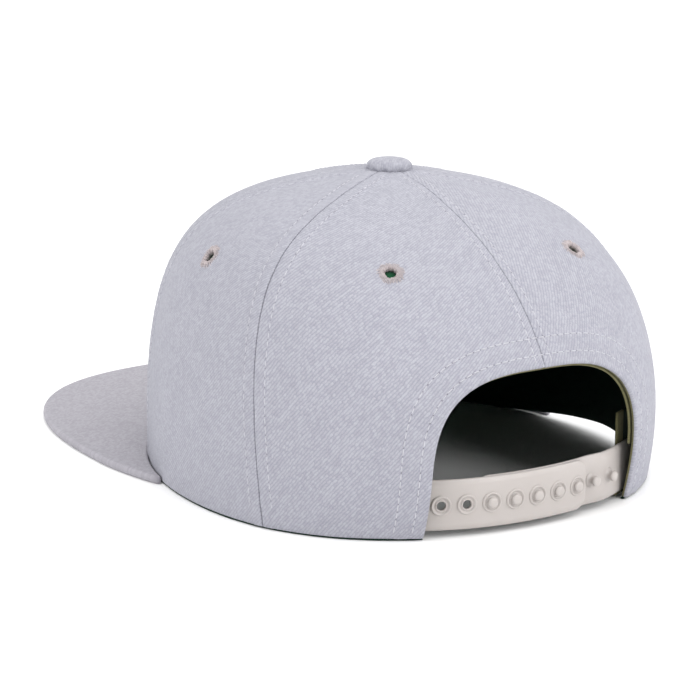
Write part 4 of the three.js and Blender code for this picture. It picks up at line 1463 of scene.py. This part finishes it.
def strap_half(name, replaced, tail, end, inset_at, holes):
    """A strap from its tail to its round-cornered free end, with round seats for the holes' rims."""
    towards_tail = math.copysign(1, tail - end)
    length, half_height = abs(tail - end), STRAP_HEIGHT / 2
    columns, rows = int(length / STRAP_GRID_STEP), 34
    start, stop = (tail, end) if towards_tail > 0 else (end, tail)

    def flat_place(q):
        along = start + (stop - start) * q[:, 0]
        return np.stack([along, (q[:, 1] * 2 - 1) * (half_height - STRAP_ROLL), np.zeros(len(q))], -1)

    def edge_distance(points):
        """How far inside the strap's outline a point lies, with the corners of the free end round."""
        from_end = (points[:, 0] - end) * towards_tail
        over = np.maximum(STRAP_CORNER - from_end, 0)
        out = np.maximum(np.abs(points[:, 1]) - (half_height - STRAP_CORNER), 0)
        corner = STRAP_CORNER - np.hypot(over, out)
        return np.minimum(corner, from_end)

    def keep(points):
        distance = edge_distance(points) - STRAP_ROLL
        for hole in holes:
            distance = np.minimum(distance, np.hypot(points[:, 0] - hole, points[:, 1]) - RIM_SEAT_RADIUS)
        return distance

    q, faces = clip_grid(columns, rows, flat_place, keep)
    flat = flat_place(q)
    inset = inset_at(flat[:, 0])
    bevel = BEVEL_DROP * (1 - smooth((edge_distance(flat) - STRAP_ROLL) / BEVEL_WIDTH))
    outer = strap_point(flat[:, 0], flat[:, 1], inset + bevel)
    inner = strap_point(flat[:, 0], flat[:, 1], inset + STRAP_WALL)
    piece = turned_wall(name, outer, inner, faces, flat[:, :2], STRAP_ROLL, [moulded_plastic])
    return finish_piece(piece, "strap_plastic", replaced)


hole_marks = FIRST_HOLE - HOLE_PITCH * np.arange(HOLE_COUNT)
peg_marks = FIRST_PEG - HOLE_PITCH * np.arange(HOLE_COUNT)
strap_half("moulded_strap_left", "strap_left", TAIL_ALONG, LEFT_STRAP_END, lambda a: 0 * a, hole_marks)
strap_half("moulded_strap_right", "strap_right", -TAIL_ALONG, RIGHT_STRAP_END, under_inset, [])

# %% Rims and pegs
RIM_PROFILE = in_mm(
    [
        (3.65, -0.5), (3.65, 0.12), (3.5, 0.38), (3.2, 0.46), (2.95, 0.36), (2.7, 0.0), (2.45, -0.14),
        (2.2, -0.02), (2.05, 0.28), (1.85, 0.36), (1.65, 0.2), (1.6, 0.0), (1.6, -1.25), (1.75, -1.4),
        (3.2, -1.4),
    ]
)
PEG_PROFILE = in_mm(
    [
        (0, -0.7), (2.7, -0.7), (2.75, 0.0), (2.2, 0.12), (1.7, 0.4), (1.4, 0.8), (1.35, 1.9), (1.8, 2.05),
        (1.93, 2.3), (1.9, 2.7), (1.75, 3.05), (1.4, 3.26), (0.8, 3.36), (0, 3.38),
    ]
)


def strap_axes(marks, inset):
    zero = np.zeros(len(marks))
    places = strap_point(marks, zero, inset)
    along = unit(strap_point(marks + 1e-4, zero, inset) - places)
    out = rim_outward(angle_along_strap(marks))
    return places, along, out


for name, profile, marks, inset in (
    ("strap_hole_rims", RIM_PROFILE, hole_marks, 0 * hole_marks),
    ("strap_pegs", PEG_PROFILE, peg_marks, under_inset(peg_marks)),
):
    points, faces = lathe(profile, 32)
    template = make_mesh(name + "_template", points, faces, [])
    places, along, out = strap_axes(marks, inset)
    finish_piece(set_copies(name, template, places, along, out, moulded_plastic), "strap_plastic")
    bpy.data.objects.remove(template)
for template in (stitch_template, needle_hole_template):
    bpy.data.objects.remove(template)

# %% [markdown]
# ## Inside: the sweatband and the facing
# A cotton band lines the rim, open at the arch, and a tape is sewn round the inside of the arch. Little
# of them shows from outside: a thin dark line under the crown's edge, where the band's fold comes down to
# the table, and the edge of the olive tape at the arch. Both follow the crown's rule, a wall's thickness
# further in.

# %% Sweatband
SWEATBAND_HEIGHT = 32 * MM
SWEATBAND_WALL = 1 * MM
SWEATBAND_LIFT = 0.6 * MM
CLOTH_GAP = 0.3 * MM
BINDING_WIDTH = 3.5 * MM
band_end, _ = crown_behind(np.array([ARCH_HALF_WIDTH + CLOTH_GAP]), np.array([0.0]))
tail_angle = float(angle_along_strap(np.array(TAIL_ALONG)))
ease_angle = tail_angle - math.radians(9)


def band_point(angle, height, depth):
    radius, _ = crown_shares(angle, up_at_height(angle, height))
    layer = LAYER_STEP * smooth((np.abs(angle) - ease_angle) / (tail_angle - math.radians(1) - ease_angle))
    point = rim_point(angle) * np.minimum(1, radius)[:, None]
    point = point - rim_outward(angle) * (CLOTH_WALL + CLOTH_GAP + layer + depth)[:, None]
    point[:, 1] += CROWN_CENTRE_Y
    point[:, 2] = height
    return point


def band_place(q):
    angle = (q[:, 0] * 2 - 1) * (band_end[0] - 0.004)
    low, high = SWEATBAND_LIFT + 0.4 * MM + drawn_up(angle), SWEATBAND_HEIGHT - 0.4 * MM
    return angle, low + (high - low) * q[:, 1]


q, faces = clip_grid(200, 12, lambda q: band_point(*band_place(q), np.zeros(len(q))), keep_all)
angle, height = band_place(q)
outer = band_point(angle, height, np.zeros(len(q)))
inner = band_point(angle, height, np.full(len(q), SWEATBAND_WALL))
band_uv = np.stack([angle * HALF_WIDTH, height], -1)
band_cloths = [green_band, green_band, olive_tape]
band = turned_wall("cotton_sweatband", outer, inner, faces, band_uv, 0.4 * MM, band_cloths)
for polygon in band.data.polygons:
    if polygon.center.y > CROWN_CENTRE_Y and abs(polygon.center.x) < ARCH_HALF_WIDTH + BINDING_WIDTH:
        polygon.material_index = 2
finish_piece(band, "sweatband_cotton", "sweatband")

fold_angles = np.linspace(-band_end[0], band_end[0], 260)
fold_line = rim_point(fold_angles) - rim_outward(fold_angles) * 1.15 * MM
fold_line += np.stack([0 * fold_angles, 0 * fold_angles + CROWN_CENTRE_Y, drawn_up(fold_angles)], -1)
fold_sections = []
for point, out in zip(fold_line, rim_outward(fold_angles)):
    turns = np.linspace(0, -math.tau, 10, endpoint=False)[:, None]
    oval = out * np.cos(turns) * 0.85 * MM + np.array([0, 0, 1]) * (np.sin(turns) * 0.3 * MM + 0.33 * MM)
    fold_sections.append(point + oval)
fold_points, fold_faces = sweep(fold_sections)
fold_uv = np.stack([np.repeat(fold_angles, 10) * HALF_WIDTH, np.tile(np.arange(10), 260) * 0.3 * MM], -1)
fold = make_mesh("sweatband_fold", fold_points, fold_faces, [green_band], None, fold_uv)
finish_piece(fold, "sweatband_cotton")

# %% Arch facing
FACING_WIDTH = 11 * MM
FACING_WALL = 0.9 * MM
FACING_GAP = 0.6 * MM
FACING_ROLL = 0.35 * MM
facing_bottom = STRAP_LIFT + STRAP_HEIGHT + 0.6 * MM
facing_top = float(up_at_height(math.pi, ARCH_HEIGHT + 1.5 * FACING_WIDTH))


def facing_place(q):
    return math.pi + (q[:, 0] * 2 - 1) * math.radians(42), q[:, 1] * facing_top


def facing_keep(points):
    margin = arch_margin(points)
    sideways = np.minimum(margin - FACING_ROLL, FACING_WIDTH - FACING_ROLL - margin)
    return np.minimum(sideways, points[:, 2] - facing_bottom - FACING_ROLL)


q, faces = clip_grid(150, 96, lambda q: crown_point(*facing_place(q)), facing_keep)
angle, up = facing_place(q)
base, normals = crown_point(angle, up), crown_normal(angle, up)
outer = base - normals * (CLOTH_WALL + FACING_GAP)
inner = outer - normals * FACING_WALL
facing_uv = np.stack([(angle - math.pi) * REAR_LENGTH, base[:, 2]], -1)
facing = turned_wall("cotton_arch_facing", outer, inner, faces, facing_uv, FACING_ROLL, [olive_tape])
finish_piece(facing, "facing_tape", "arch_facing")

__Goal__.
Return exactly the lines that run from the top of the listing above to the line containing "return np.minimum(corner, from_end)", please, keeping both end lines and leaving out everything else.

__Result below__.
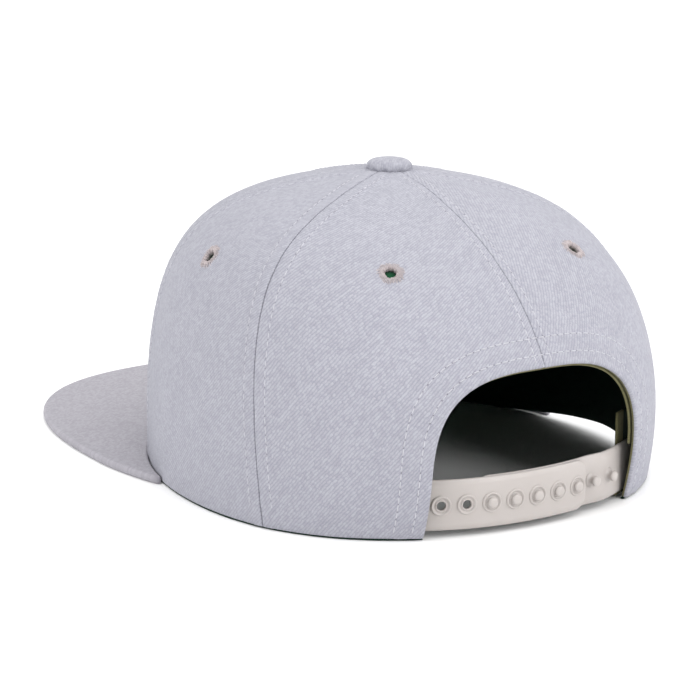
Write part 4 of the three.js and Blender code for this picture. It picks up at line 1463 of scene.py. This part finishes it.
def strap_half(name, replaced, tail, end, inset_at, holes):
    """A strap from its tail to its round-cornered free end, with round seats for the holes' rims."""
    towards_tail = math.copysign(1, tail - end)
    length, half_height = abs(tail - end), STRAP_HEIGHT / 2
    columns, rows = int(length / STRAP_GRID_STEP), 34
    start, stop = (tail, end) if towards_tail > 0 else (end, tail)

    def flat_place(q):
        along = start + (stop - start) * q[:, 0]
        return np.stack([along, (q[:, 1] * 2 - 1) * (half_height - STRAP_ROLL), np.zeros(len(q))], -1)

    def edge_distance(points):
        """How far inside the strap's outline a point lies, with the corners of the free end round."""
        from_end = (points[:, 0] - end) * towards_tail
        over = np.maximum(STRAP_CORNER - from_end, 0)
        out = np.maximum(np.abs(points[:, 1]) - (half_height - STRAP_CORNER), 0)
        corner = STRAP_CORNER - np.hypot(over, out)
        return np.minimum(corner, from_end)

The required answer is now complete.